The 2024 season was significant for another reason: Wilson became the first player in league history to score 1,000 points in a single season, reaching the milestone in a victory over the Connecticut Sun. She grew emotional after the game while thanking her teammates, telling them, “Y’all will never understand how much y’all mean to me because it’s days where I hate being A’ja Wilson. I hate it. But when I come into work, and I see y’all smiling, and I see y’all just happy.” Later she explained that she had been referring to how hard it can be to be a Black player in the league. In 2025 she elaborated on that theme in an interview with Time magazine:
As a Black woman in the WNBA, we have our struggles in showcasing who we really are. A lot of agendas get pushed on a lot of different platforms that may shadow us. You work so hard, but you still have to work 10 times harder just to be seen.
Outside the WNBA Wilson led the U.S. Olympic basketball team to a gold medal at the 2024 Paris Olympics. In the gold-medal game the United States barely held off France, 67–66, thanks in large part to Wilson’s 21 points, 13 rebounds, and 4 blocks, to nail down the United States’ eighth straight gold medal.
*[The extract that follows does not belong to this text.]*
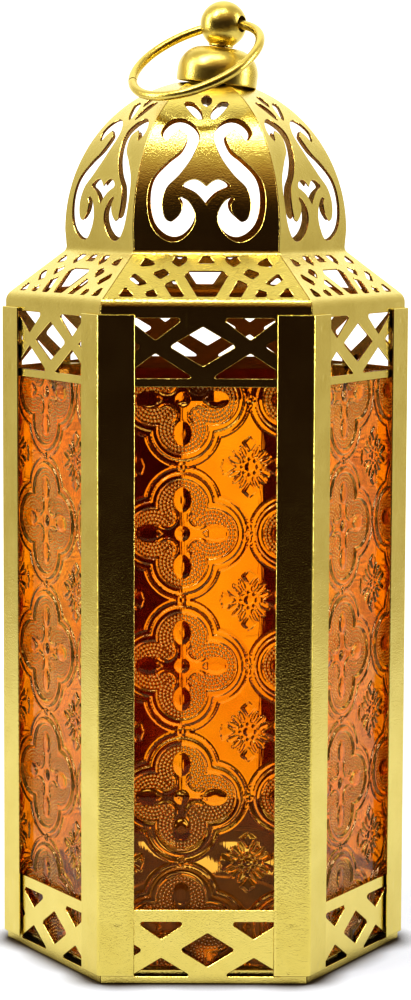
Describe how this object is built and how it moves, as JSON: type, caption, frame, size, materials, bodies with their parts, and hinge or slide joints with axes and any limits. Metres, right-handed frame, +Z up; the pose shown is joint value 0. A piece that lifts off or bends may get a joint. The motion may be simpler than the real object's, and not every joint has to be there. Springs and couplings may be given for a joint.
{
  "type": "moroccan lantern",
  "caption": "Hexagonal pierced-metal candle lantern with amber pressed-glass panes, pierced dome, leaning ball finial with a wire ring, and a hinged rear door.",
  "frame": {"origin": "middle of the underside of the base pan, on the surface the lantern stands on", "axes": "+Z up through the dome, -Y out of the front face, +X to the right of the front face"},
  "size_m": [0.1118, 0.1005, 0.26],
  "materials": {
    "gold_sheet": "satin gold lacquer with fine orange peel",
    "finial_gold": "satin gold, smoother",
    "plated_steel": "dull plated",
    "amber_glass": "pressed amber glass"
  },
  "bodies": {
    "case": {"base_pan": "gold_sheet", "candle_cup": "plated_steel", "wall_front": "gold_sheet", "glass_front": "amber_glass", "top_clip_front": "gold_sheet", "foot_clip_front": "gold_sheet", "wall_front_right": "gold_sheet", "glass_front_right": "amber_glass", "top_clip_front_right": "gold_sheet", "foot_clip_front_right": "gold_sheet", "wall_rear_right": "gold_sheet", "glass_rear_right": "amber_glass", "top_clip_rear_right": "gold_sheet", "foot_clip_rear_right": "gold_sheet", "wall_rear_left": "gold_sheet", "glass_rear_left": "amber_glass", "top_clip_rear_left": "gold_sheet", "foot_clip_rear_left": "gold_sheet", "wall_front_left": "gold_sheet", "glass_front_left": "amber_glass", "top_clip_front_left": "gold_sheet", "foot_clip_front_left": "gold_sheet", "corner_strip_front_right": "gold_sheet", "corner_strip_right": "gold_sheet", "corner_strip_rear_right": "gold_sheet", "corner_strip_rear_left": "gold_sheet", "corner_strip_left": "gold_sheet", "corner_strip_front_left": "gold_sheet", "wall_rear": "gold_sheet", "hinge_bracket_lower": "plated_steel", "hinge_bracket_upper": "plated_steel", "hinge_pin_lower": "plated_steel", "hinge_pin_upper": "plated_steel", "latch_rivet": "plated_steel", "finial_stud": "plated_steel", "finial_washer": "plated_steel", "finial_nut": "plated_steel", "finial_cap": "finial_gold", "finial_ball": "finial_gold"},
    "handle_ring": {"ring": "finial_gold"},
    "door": {"door_leaf": "gold_sheet", "door_glass": "amber_glass", "door_top_clip": "gold_sheet", "door_foot_clip": "gold_sheet"},
    "latch": {"latch_button": "plated_steel"}
  },
  "joints": [
    {"name": "ring_swing", "type": "hinge", "parent": "case", "child": "handle_ring", "pos_m": [0.0046, 0, 0.25333], "axis": [0.8397, -0.5391, 0.0663], "range_deg": [-256, 5.5]},
    {"name": "door_hinge", "type": "hinge", "parent": "case", "child": "door", "pos_m": [0.0249, 0.05035, 0.088], "axis": [0, 0, -1], "range_deg": [0, 165]},
    {"name": "latch_turn", "type": "hinge", "parent": "case", "child": "latch", "pos_m": [-0.0256, 0.05, 0.088], "axis": [0, -1, 0], "range_deg": [0, 90]}
  ]
}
Wilson was named MVP of the tournament.
Wilson has confidence in her game and is unafraid to showcase it. When asked on the Roommates Show what the score would be between her and guard Josh Hart in a one-on-one game, she said the score “would be like 8 to 11, me,” adding: “I get ball first? Yeah, you’re not going to get it back.” Hart replied that he’d win 11–2 before amending the score, “I would say like a good 11…7.”
Shoe deal controversy
In May 2024 Nike announced that Wilson’s signature shoe, the A’One, would be released. The deal had actually been signed in 2023, but it was kept under wraps. A month before Wilson’s shoe was announced, however, Nike announced that it was developing a signature shoe for WNBA star Caitlin Clark. Shoe deals for WNBA stars are relatively rare and incredibly lucrative for players who can land them, and, given Wilson’s long tenure as a superstar, some questioned whether the rookie Clark seemingly getting a deal before her smacked of racism.
When Wilson’s hot pink shoes made their debut in May 2025, ahead of the start of the WNBA season, Wilson made clear in an interview with The New York Times how important she thought it was that she was the first Black WNBA athlete to have a signature shoe since Candace Parker in 2011:
It’s time for people to have a shoe and see a shoe from someone like me, considering it hasn’t been done in a long, long time and it comes from a Black female athlete in this world. I’m grateful.